To get a good approximisation of a truly semantic categorisation, grouping, segmentation or indexing I intuitively put more trust to a automated statistically supported system, which first extracts most often used words in single articles and lately joins different articels through same, statistically relevant keywords.
I will indeed model the approach mathematically as i would like to put it on a more firm basis. But first things first, lets go ahead an build the automated tag cloud. Later i shall fine tone it and make it a measurable system and try to find a way to compare the results with a "folxonomy" type tag cloud.
The major expected difference is: a keyword(tag) is not assigned by associative reasoning (human) but is achieved by statistically significant (relevant) factors. To say it directly: i assume that there is more information in how (using which words, in what frequency or order) one uses words than in what one chooses to describe with them.
By manually adding tags to articles or pictures, one only chooses what one thinks is relevant enogh to categorise the content. But automatic tagging on the other hand, can provide the true meaning of the content, by providing information on how content is structurised and not what it is.
Does that make sense?
September 8, 2008, 21:00 | admin said:
i promise i will start on thiss one soon, infact ASAP :)
November 22, 2008, 12:41 | admin said:
funny footer word list stuff... is the making of the semantic cloud
December 3, 2008, 21:21 | andrej said:
before any funky new features: database restructure, cms remake,.. ;) much funky stuff
March 3, 2009, 23:09 | andrej said:
i really feel like a complete goof by now :) but before i can make a fancy semantic cloud feature, this site)s cms needs to be rewritten in its entirety. Btw im a super SEO/SEM magician now.
May 31, 2009, 09:45 | Andrej said:
yeeeey. the restructuring is complete, ill go on with the semantic tagcloud now
September 27, 2009, 18:51 | Andrej said:
"I intuitively put more trust to a automated statistically supported system"
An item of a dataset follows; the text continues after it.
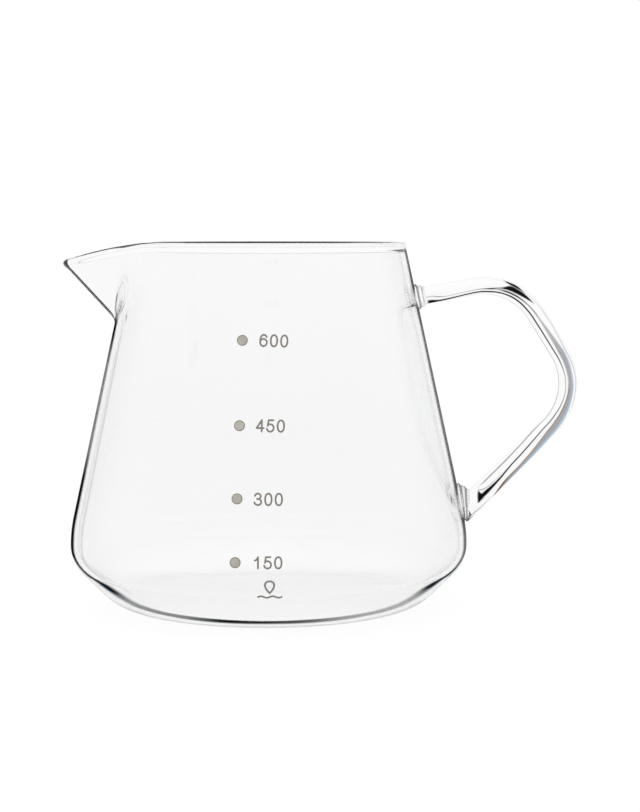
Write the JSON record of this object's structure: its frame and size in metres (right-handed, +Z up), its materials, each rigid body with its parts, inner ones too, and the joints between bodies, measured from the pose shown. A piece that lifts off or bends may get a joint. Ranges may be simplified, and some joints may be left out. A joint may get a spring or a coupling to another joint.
{
  "type": "coffee server carafe",
  "caption": "Clear glass coffee server: a flared blown body with a flat foot, a pulled V spout, a solid rod handle and a printed fill scale.",
  "frame": {"origin": "middle of the flat foot, on the body's axis, in the surface the server stands on", "axes": "+Z up along the body's axis, +X towards the handle, -X towards the spout, -Y towards the printed scale"},
  "size_m": [0.1484, 0.1148, 0.1046],
  "materials": {
    "clear_glass": "fire-polished clear borosilicate glass",
    "grey_enamel": "warm grey fired-on ceramic enamel, matt"
  },
  "bodies": {
    "root": {"glass_body": "clear_glass", "handle": "clear_glass", "upper_handle_weld": "clear_glass", "lower_handle_weld": "clear_glass", "scale_dots": "grey_enamel"}
  },
  "joints": []
}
the statistics behind this is Bayes probability






Discussions
on this article- Andrej:
- Andrej:
- andrej:
- andrej:
- admin:
"I intuitively put more trust to a automated statistically supported system"the ...
yeeeey. the restructuring is complete, ill go on with the semantic tagcloud ...
i really feel like a complete goof by now :) but before i can make a fancy ...
before any funky new features: database restructure, cms remake,.. ;) ...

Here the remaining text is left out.